5. By this action He established His authority to judge people's hearts.
6. Jesus didn't deny that the rich people gave much, but He said that the poor widow who put in two mites gave more.
7. Theirs was a contribution; hers was a sacrifice.
IV. Jesus Knows the Future. Mark 13
"And what I say unto you I say unto all, Watch." (Mark 13:37)
A. Watch out for false christs. cf 13:1-8; 21-22
1. Jesus' first warning was about false christs, men who would come claiming to be the Messiah and lead many astray.
2. These, along with wars, famines, and earthquakes, Jesus said, would be only the "beginnings of sorrows."
3. They would not be the end.
4. All these things appeared during the first century and have continued to be a part of every age since.
B. Watch out for yourselves. cf 13:9-20
1. Jesus warned the disciples that they would be arrested, tried, and beaten in the synagogues.
2. But He assured them of the presence and help of the Holy Spirit.

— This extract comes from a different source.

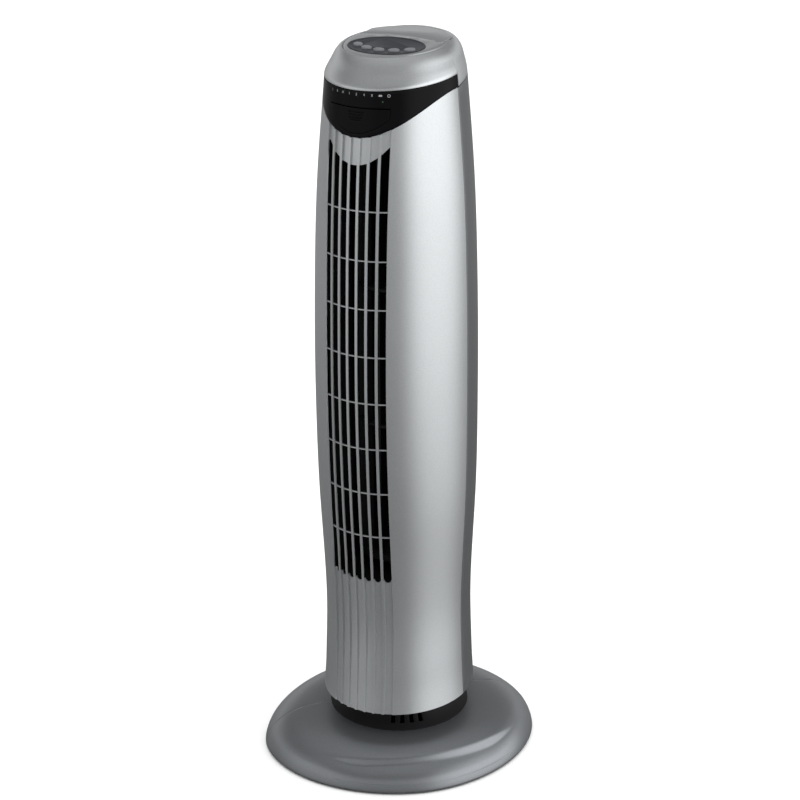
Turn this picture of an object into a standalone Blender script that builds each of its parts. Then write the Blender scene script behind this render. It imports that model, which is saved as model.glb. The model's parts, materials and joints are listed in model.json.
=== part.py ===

3. There on the Mount of Olives, Jesus told them of the persecutions which Christians would face not only in the first century, but down through the ages.
C. Watch for changes and social chaos. cf 13:23-31
1. Following all the persecutions, the day will come when the institutions of the world will be in chaos.
2. The earth will be shaken, and man will know that he has lost all control.
3. Then, "they will see the Son of Man coming in the clouds with great power and glory" (Mark 13:26).
4. It will be a great day for believers.
5. The angels will be with Jesus as He gathers His people from all the earth.
6. This truth is certain. cf v31
D. Watch lest you be found sleeping. cf 13:32-37
1. As time passes, things once thought to be important have a way of becoming less urgent.
2. But Jesus warned, "Watch!"
3. The disciples probably understood very little of what Jesus was telling them at the time, but they could not have missed His message that they were to live in a constant state of watchfulness.
Jesus has all authority-over religious institutions, governments, life, the law, and people-but He warns that He came to serve not to be served. He is concerned about the "inside" things, and His is a spiritual kingdom. If we are to be His followers, we must become servants of all.